Some Twin Cities Somalis say they're having problems reaching relatives in Somalia in the wake of a devastating terrorist attack in Mogadishu Tuesday morning.
The al-Qaida-linked terrorist group al-Shabab claimed responsibility for the attack, which cut off cell phone service.
The thunderous blast outside the Ministry of Education, where students accompanied by their parents were registering for scholarships offered by the Turkish government, killed more than 70 people and covered the city in dust more than a half-mile away.

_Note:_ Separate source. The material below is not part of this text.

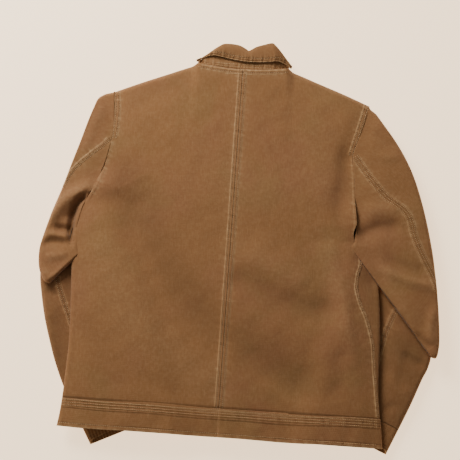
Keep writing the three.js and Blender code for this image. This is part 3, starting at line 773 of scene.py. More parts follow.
# The folds that the back lies in. Light comes from the upper left, so a valley is dark on its upper left side.
BACK_FOLDS = (
    Crease(((-185, 420), (-127, 323), (-68, 236), (-20, 181), (40, 142), (120, 103), (175, 84)), -6.5, 34, 30, 60),
    Crease(((-230, 330), (-190, 240), (-130, 170), (-60, 110), (10, 80)), 3.0, 36, 40, 60),
    Crease(((0, 272), (60, 250), (96, 230), (159, 223), (200, 232)), -4.5, 20, 26, 40),
    Crease(((20, 320), (80, 286), (140, 262)), 2.5, 26, 22, 40),
    Crease(((165, 345), (177, 298), (191, 259), (206, 197), (214, 150)), 4.2, 15, 20, 40),
    Crease(((196, 520), (186, 450), (184, 390), (196, 350)), -3.2, 16, 14, 40),
    Crease(((-205, 560), (-150, 590), (-90, 610)), -2.4, 26, 22, 40),
    Crease(((-200, 470), (-176, 400), (-168, 330)), -1.8, 20, 24, 40),
    Crease(((120, 560), (150, 480), (150, 400)), 2.0, 34, 30, 60),
    Crease(((-240, 180), (-200, 120), (-180, 60)), -1.8, 24, 20, 40),
    Crease(((205, 190), (190, 120), (196, 70)), -2.6, 20, 24, 40),
    Crease(((228, 338), (246, 306), (256, 262)), -6.0, 17, 26, 30),
    Crease(((-60, 470), (20, 430), (110, 420)), 1.2, 40, 34, 60),
    Crease(((60, 96), (110, 70), (150, 56)), 1.4, 14, 12, 26),
    Crease(((-140, 96), (-100, 76), (-60, 66)), -1.2, 14, 12, 26),
)

CENTRE_SEAM = Seam(((0, 47), (0, 640)), rows=(-5.0, 0.0, 5.0), strip=(-7.5, 7.0), rise=0.9, seed=3)


def side_seam_line() -> Line:
    """Where the right side seam runs, from the underarm down to the band."""
    base = BODY.band
    up = (np.arange(318, 47, -9.0) - base) / (BODY.shoulder[Side.RIGHT][1] - base)
    start = BODY.panel_start(Side.RIGHT, up, base, False)
    return [(x, y) for x, y, _ in BODY.surface(Side.RIGHT, start, up, 0.0, base, None)[0]]


SIDE_SEAM = Seam(side_seam_line(), rows=(2.6,), strip=(0.0, 5.6), rise=0.6, seed=5)
# Each armhole has two rows of stitches down to where it turns under, and none below that.
ARMHOLE = {
    Side.LEFT: Seam(
        ((-228, 588), (-223, 560), (-222, 530), (-223, 500)), rows=(-9.0, -3.4), strip=(-11.0, -0.6), rise=0.9, seed=7
    ),
    Side.RIGHT: Seam(
        ((231, 593), (223, 563), (214, 529), (205, 496)), rows=(3.4, 9.0), strip=(0.6, 11.0), rise=0.9, seed=8
    ),
}
LOWER_ARMHOLE = {
    Side.LEFT: Seam(
        ((-223, 500), (-227, 476), (-232, 449), (-240, 415), (-251, 394)), (), strip=(-5.5, -1.0), rise=0.5, rub=0.3,
        seed=9,
    ),
    Side.RIGHT: Seam(
        ((205, 496), (209, 453), (211, 417), (215, 373), (214, 352)), (), strip=(1.0, 5.5), rise=0.5, rub=0.3, seed=10
    ),
}
NECK_SEAM = Seam(
    ((-78, 645), (-40, 640.5), (0, 638.5), (40, 640.5), (78, 645)), rows=(5.0,), strip=(0.4, 7.0), rise=0.7, seed=11
)
BACK_SEAMS = (CENTRE_SEAM, SIDE_SEAM, *ARMHOLE.values(), *LOWER_ARMHOLE.values(), NECK_SEAM)


def back_relief(x: np.ndarray, y: np.ndarray) -> np.ndarray:
    """Height, and wear with painted shade and light, of the back's folds, seams and small unevenness."""
    made = work_into(x, y, BACK_FOLDS, BACK_SEAMS)
    made[0] += ripples(x, y, 150, 0.9, 21) + ripples(x, y, 60, 0.28, 22) + ripples(x, y, 24, 0.07, 23)
    made[0] -= 0.5 * bell(y - BODY.band, 6) + 1.3 * (1 - eased(y, BODY.band - 1, BODY.band + 1.6))
    # Painted shadow: a thin darker line on the back just above the band's raised top edge.
    made[1] -= 0.5 * bell(y - BODY.band - 1.5, 1.6)
    return made


def side_relief(x: np.ndarray, y: np.ndarray) -> np.ndarray:
    """Height, and wear with painted shade and light, of the front's cloth, which comes round the side fold as far as
    the side seam.
    """
    made = work_into(x, y, BACK_FOLDS, ())
    made[0] += ripples(x, y, 150, 0.9, 21) + ripples(x, y, 60, 0.28, 22)
    return made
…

Dahir Jabreel, of the Somali Justice Advocacy, said that two cell phone services were cut. Later, a United Nations news service reported one of the companies had restored operations. Jabreel also said Somalis are having problems getting financial aid to relatives because al-Shabab has shut down an important money wiring service. That's a particularly troubling situation for people with relatives in parts of the country hit hard by drought and famine.
"People are dying in many of those places," and money sent overseas from relatives is often the only source of income for people living in Somalia, he said. "You need to send them money so that they can survive."
The attack comes as Somalia struggles to rebound from its worst famine in 60 years. Al-Shabab fighters have compounded the suffering by preventing aid agencies from helping famine victims in areas under militant control in southern Somalia.
The U.S. says 29,000 children have died since the famine began, and the U.N. says 750,000 more are at risk of starving to death in the next several months.